In yet another example aspect, the present disclosure provides a semiconductor structure. The semiconductor structure includes a substrate having a top surface; an active region on the substrate; an isolation structure surrounded the active region; a plurality of channels vertically stacked over one another on the substrate within the active region; a first and second source/drain (S/D) features interposed the channels and connected to each of the channels; and a gate stack disposed on the channels and extending to wrap around the each of the channels, wherein the each of the channels includes an edge portion having a top surfaces with an angle α to the top surface of the substrate, and wherein the angle α ranges between 0.1 degree and 10 degree.

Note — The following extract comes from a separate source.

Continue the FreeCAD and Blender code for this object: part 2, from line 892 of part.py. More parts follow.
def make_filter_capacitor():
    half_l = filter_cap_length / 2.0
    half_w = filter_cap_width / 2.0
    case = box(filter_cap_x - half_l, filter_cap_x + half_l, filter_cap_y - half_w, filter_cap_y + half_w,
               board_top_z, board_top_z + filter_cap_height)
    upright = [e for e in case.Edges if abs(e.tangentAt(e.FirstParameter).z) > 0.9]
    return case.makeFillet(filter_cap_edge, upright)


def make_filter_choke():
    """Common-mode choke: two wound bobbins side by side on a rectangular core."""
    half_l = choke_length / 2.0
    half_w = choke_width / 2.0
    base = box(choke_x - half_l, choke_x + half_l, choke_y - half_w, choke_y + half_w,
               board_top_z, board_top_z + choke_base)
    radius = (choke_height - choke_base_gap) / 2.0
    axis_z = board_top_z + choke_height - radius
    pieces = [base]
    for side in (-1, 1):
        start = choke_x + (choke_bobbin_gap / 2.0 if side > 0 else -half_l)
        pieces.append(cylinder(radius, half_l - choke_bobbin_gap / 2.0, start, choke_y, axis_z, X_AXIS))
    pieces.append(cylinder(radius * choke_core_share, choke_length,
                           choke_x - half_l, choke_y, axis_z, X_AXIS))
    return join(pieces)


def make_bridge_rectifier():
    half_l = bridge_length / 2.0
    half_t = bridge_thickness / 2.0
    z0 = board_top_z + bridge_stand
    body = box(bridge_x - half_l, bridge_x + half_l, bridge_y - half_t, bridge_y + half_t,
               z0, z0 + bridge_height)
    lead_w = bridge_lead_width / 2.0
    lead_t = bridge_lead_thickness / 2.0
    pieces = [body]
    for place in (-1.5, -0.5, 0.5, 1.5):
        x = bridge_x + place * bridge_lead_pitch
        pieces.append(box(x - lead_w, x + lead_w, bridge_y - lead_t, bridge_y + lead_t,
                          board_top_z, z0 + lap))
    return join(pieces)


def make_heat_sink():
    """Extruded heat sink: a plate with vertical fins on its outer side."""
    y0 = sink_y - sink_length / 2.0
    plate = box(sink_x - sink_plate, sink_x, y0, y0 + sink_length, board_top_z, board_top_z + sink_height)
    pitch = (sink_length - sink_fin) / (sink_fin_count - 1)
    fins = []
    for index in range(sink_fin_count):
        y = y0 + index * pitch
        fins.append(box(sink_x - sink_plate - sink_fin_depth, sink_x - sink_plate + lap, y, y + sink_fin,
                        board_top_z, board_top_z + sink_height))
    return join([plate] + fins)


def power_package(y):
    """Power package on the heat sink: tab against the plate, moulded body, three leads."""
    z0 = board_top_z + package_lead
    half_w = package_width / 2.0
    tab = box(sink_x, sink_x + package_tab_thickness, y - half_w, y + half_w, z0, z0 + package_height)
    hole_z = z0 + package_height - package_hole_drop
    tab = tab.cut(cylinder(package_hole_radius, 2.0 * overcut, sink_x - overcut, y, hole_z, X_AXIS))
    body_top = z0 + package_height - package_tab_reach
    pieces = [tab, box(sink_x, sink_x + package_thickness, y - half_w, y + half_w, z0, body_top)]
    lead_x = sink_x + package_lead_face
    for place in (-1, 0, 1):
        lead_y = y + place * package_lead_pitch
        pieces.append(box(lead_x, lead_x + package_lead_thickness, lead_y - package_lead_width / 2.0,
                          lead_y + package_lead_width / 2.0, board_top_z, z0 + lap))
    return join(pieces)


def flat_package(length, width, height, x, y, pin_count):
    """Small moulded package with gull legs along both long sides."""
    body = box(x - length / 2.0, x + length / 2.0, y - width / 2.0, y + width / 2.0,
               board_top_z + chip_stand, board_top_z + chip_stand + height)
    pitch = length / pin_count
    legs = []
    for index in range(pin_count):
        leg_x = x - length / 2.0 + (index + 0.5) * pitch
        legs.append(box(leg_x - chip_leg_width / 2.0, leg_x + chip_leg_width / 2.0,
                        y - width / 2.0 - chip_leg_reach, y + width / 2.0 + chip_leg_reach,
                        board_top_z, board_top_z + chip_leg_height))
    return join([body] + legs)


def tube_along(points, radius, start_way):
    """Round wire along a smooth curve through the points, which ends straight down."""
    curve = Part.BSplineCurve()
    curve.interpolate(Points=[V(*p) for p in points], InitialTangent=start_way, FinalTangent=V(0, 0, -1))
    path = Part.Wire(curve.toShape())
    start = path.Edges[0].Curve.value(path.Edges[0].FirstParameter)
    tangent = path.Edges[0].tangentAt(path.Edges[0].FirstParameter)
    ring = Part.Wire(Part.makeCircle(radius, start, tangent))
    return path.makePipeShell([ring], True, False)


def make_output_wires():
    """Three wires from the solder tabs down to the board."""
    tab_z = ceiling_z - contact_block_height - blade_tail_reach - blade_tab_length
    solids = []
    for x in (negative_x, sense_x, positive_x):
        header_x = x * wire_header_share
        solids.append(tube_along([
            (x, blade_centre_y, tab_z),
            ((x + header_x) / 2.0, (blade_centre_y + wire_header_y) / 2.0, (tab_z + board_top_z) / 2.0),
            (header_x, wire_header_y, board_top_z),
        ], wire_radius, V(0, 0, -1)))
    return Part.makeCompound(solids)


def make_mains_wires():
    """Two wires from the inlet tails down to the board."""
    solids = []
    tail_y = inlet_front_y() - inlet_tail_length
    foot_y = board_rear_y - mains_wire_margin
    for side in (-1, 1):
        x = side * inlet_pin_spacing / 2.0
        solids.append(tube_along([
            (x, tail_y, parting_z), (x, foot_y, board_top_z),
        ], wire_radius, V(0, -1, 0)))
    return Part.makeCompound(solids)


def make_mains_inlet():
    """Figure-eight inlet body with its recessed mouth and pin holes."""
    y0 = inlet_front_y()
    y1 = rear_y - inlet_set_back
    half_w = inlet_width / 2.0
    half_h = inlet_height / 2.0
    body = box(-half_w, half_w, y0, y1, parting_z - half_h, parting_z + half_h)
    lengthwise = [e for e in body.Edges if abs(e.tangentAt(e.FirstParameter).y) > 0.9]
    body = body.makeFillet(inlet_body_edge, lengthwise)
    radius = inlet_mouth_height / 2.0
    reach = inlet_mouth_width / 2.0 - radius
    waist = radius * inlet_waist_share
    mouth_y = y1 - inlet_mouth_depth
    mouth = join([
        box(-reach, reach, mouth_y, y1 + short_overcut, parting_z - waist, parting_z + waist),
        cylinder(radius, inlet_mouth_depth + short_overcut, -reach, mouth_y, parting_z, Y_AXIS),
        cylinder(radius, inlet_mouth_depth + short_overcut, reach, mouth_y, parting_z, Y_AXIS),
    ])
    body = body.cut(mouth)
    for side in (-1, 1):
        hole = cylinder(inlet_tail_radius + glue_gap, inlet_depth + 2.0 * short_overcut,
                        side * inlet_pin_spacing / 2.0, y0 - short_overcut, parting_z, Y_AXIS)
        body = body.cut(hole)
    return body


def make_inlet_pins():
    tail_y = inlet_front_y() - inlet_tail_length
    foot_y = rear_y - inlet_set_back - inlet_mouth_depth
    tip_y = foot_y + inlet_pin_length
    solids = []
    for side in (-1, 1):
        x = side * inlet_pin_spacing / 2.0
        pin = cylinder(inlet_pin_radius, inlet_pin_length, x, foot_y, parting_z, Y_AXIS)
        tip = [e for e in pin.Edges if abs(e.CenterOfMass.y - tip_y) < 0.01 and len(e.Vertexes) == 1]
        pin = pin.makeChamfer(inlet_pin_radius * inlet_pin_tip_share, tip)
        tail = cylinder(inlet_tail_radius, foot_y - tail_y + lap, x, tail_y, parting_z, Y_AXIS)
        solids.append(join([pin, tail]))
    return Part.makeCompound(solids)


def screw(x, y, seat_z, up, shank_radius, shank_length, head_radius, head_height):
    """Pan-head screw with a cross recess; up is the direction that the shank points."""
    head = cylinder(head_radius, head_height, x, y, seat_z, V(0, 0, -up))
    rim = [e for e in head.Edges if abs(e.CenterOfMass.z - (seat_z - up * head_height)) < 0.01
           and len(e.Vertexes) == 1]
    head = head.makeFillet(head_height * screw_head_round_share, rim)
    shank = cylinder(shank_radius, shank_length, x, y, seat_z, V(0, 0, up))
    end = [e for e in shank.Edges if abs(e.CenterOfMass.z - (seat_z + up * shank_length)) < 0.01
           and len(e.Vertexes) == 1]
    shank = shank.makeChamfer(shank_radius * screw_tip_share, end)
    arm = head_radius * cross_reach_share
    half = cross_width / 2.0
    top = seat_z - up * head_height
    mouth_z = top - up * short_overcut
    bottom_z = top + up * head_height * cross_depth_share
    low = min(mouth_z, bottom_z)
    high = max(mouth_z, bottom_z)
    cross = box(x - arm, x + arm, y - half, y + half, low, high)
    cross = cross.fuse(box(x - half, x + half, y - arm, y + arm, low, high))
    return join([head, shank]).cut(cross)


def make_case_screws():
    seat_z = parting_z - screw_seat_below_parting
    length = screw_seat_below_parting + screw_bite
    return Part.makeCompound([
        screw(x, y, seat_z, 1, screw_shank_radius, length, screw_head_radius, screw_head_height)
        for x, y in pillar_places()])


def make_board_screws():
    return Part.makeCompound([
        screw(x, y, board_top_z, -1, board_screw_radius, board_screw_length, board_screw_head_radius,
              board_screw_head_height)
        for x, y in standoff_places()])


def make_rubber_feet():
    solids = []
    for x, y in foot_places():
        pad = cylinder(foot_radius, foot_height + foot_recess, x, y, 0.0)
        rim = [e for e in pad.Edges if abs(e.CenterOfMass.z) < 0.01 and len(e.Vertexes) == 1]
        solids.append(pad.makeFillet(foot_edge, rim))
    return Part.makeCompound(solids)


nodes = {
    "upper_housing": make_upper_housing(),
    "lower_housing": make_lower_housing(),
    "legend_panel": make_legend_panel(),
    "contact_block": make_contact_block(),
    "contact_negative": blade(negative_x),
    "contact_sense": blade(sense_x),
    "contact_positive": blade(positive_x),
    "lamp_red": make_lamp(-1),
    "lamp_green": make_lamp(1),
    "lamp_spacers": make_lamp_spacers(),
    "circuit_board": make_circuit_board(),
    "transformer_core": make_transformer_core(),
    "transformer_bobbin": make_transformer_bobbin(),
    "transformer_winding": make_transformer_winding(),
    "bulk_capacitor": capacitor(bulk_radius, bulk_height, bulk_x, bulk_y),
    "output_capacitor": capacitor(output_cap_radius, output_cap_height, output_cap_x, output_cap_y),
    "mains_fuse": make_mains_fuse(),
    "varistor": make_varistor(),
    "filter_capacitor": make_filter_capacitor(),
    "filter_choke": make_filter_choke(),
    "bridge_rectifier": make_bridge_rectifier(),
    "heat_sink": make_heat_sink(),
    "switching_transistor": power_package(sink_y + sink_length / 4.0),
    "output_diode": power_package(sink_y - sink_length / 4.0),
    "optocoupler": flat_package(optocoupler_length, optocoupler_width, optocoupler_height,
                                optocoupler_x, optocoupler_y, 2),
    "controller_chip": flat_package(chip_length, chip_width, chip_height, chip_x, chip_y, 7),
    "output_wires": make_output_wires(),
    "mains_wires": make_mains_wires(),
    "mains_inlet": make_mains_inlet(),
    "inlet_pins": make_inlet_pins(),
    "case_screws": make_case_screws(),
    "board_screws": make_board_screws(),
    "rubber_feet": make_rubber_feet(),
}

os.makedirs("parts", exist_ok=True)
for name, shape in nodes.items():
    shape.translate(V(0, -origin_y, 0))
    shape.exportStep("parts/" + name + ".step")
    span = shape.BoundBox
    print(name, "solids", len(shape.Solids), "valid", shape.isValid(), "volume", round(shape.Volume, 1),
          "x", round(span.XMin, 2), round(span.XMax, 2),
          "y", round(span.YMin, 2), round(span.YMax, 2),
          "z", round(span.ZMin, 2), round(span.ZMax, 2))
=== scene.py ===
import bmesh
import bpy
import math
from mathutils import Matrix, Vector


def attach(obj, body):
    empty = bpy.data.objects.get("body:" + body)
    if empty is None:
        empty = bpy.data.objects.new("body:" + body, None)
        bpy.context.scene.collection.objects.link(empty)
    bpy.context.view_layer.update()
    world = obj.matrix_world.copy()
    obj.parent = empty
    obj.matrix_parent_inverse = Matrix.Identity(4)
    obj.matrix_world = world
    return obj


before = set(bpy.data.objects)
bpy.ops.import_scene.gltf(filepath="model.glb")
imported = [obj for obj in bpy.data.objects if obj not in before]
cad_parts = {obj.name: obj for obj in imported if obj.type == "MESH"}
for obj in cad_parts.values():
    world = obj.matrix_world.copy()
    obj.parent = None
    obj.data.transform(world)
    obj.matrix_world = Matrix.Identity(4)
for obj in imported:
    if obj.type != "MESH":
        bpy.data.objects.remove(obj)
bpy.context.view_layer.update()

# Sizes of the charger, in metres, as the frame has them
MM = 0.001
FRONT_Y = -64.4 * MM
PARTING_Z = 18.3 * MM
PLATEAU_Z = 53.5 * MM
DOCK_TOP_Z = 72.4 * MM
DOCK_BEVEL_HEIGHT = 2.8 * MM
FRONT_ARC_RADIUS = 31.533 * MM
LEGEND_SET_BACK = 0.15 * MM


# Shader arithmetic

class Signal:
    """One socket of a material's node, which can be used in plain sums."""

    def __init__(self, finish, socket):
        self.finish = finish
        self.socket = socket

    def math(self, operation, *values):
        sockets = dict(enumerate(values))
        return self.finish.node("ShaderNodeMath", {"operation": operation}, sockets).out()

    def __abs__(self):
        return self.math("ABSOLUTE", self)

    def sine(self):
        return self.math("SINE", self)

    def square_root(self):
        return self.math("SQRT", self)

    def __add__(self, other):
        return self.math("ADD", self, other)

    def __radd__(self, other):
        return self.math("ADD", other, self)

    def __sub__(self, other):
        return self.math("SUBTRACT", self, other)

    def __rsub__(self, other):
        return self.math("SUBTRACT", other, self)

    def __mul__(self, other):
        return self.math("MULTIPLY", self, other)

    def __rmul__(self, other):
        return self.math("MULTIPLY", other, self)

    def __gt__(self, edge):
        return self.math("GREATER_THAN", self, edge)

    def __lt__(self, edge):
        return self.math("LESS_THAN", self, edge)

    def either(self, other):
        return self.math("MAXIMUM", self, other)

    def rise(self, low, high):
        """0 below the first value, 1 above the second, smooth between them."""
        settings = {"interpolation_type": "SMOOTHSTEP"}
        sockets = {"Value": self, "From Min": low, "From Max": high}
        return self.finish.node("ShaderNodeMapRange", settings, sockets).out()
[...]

The foregoing outlines features of several embodiments so that those skilled in the art may better understand the aspects of the present disclosure. Those skilled in the art should appreciate that they may readily use the present disclosure as a basis for designing or modifying other processes and structures for carrying out the same purposes and/or achieving the same advantages of the embodiments introduced herein. Those skilled in the art should also realize that such equivalent constructions do not depart from the spirit and scope of the present disclosure, and that they may make various changes, substitutions, and alterations herein without departing from the spirit and scope of the present disclosure.